Financial Daily from THE HINDU group of publications
Friday, Feb 07, 2003
Adjustment of exchange differences ICAI revises accounting standards
NEW DELHI, Feb. 6
FROM April 1, 2004, India Inc would have to recognise exchange differences arising out of liabilities incurred for acquiring fixed assets in their profit and loss account prepared for a particular accounting period.
This new accounting treatment is in variance with the current norm, which requires adjustment of exchange differences arising out of repayment of liabilities incurred for acquiring fixed assets in the carrying amount of the respective fixed assets.
Company bottom lines are to be significantly impacted by the latest move of the Institute of Chartered Accountants of India (ICAI) to revise its Accounting Standard (AS-11) on the effects of changes in foreign exchange rates.
The only exception to the new accounting treatment is in the case of exchange differences arising on a monetary item that, in substance, forms part of an enterprise's net investment in a non-integral foreign operation.
The revised Accounting Standard, which has been cleared at the latest meeting of the ICAI Council, specifies requirements on accounting for transactions in foreign currencies and translation of financial statements of foreign operations.

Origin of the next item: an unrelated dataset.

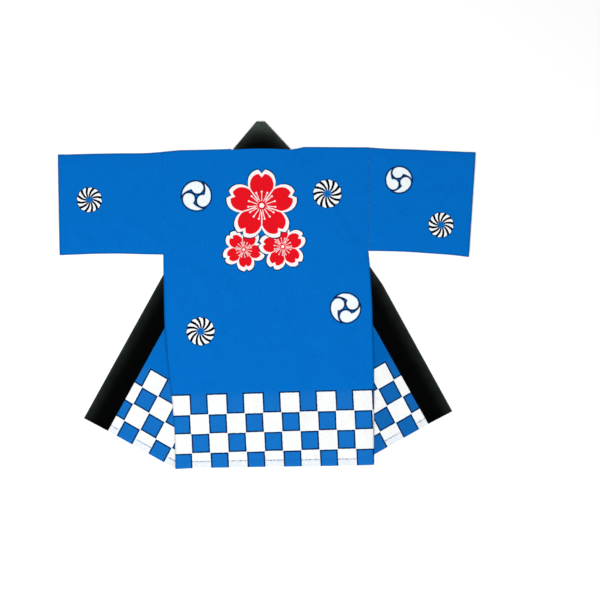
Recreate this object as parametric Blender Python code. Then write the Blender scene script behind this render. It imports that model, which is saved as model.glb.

The revised standard also deals with the accounting for foreign currency transactions in the nature of forward exchange contracts.
"We had to revise the Accounting Standard (AS-11) on the effect of changes in exchange rates mainly because of the new environment.
Earlier, foreign exchange was a strictly regulated area. Now, with the burgeoning forex reserves and a more liberal forex regime, we feel that a time has come when exchange differences can be expensed out instead of taking them to balance sheets", the President of ICAI, Mr R. Bupathy, said at a press conference here.
While the existing AS-11 deals only with translation of financial statements of foreign branches, the revised AS-11 (2003) deals with translation of financial statements of foreign operations, which includes subsidiaries, associates and joint ventures also.
Further, the existing AS-11 treats all foreign operations (branches) as integral to the activities of the reporting enterprise.
The revised AS-11 (2003) requires classification of foreign operations as those that are part of the enterprise (termed integral foreign operations) and those that are largely independent (termed non-integral foreign operations).
The financial statements of the former are translated using the temporal method that involves application of a combination of historical and closing rates; the financial statements of the latter type of operations are translated by using the current rate method that involves application of the closing rate.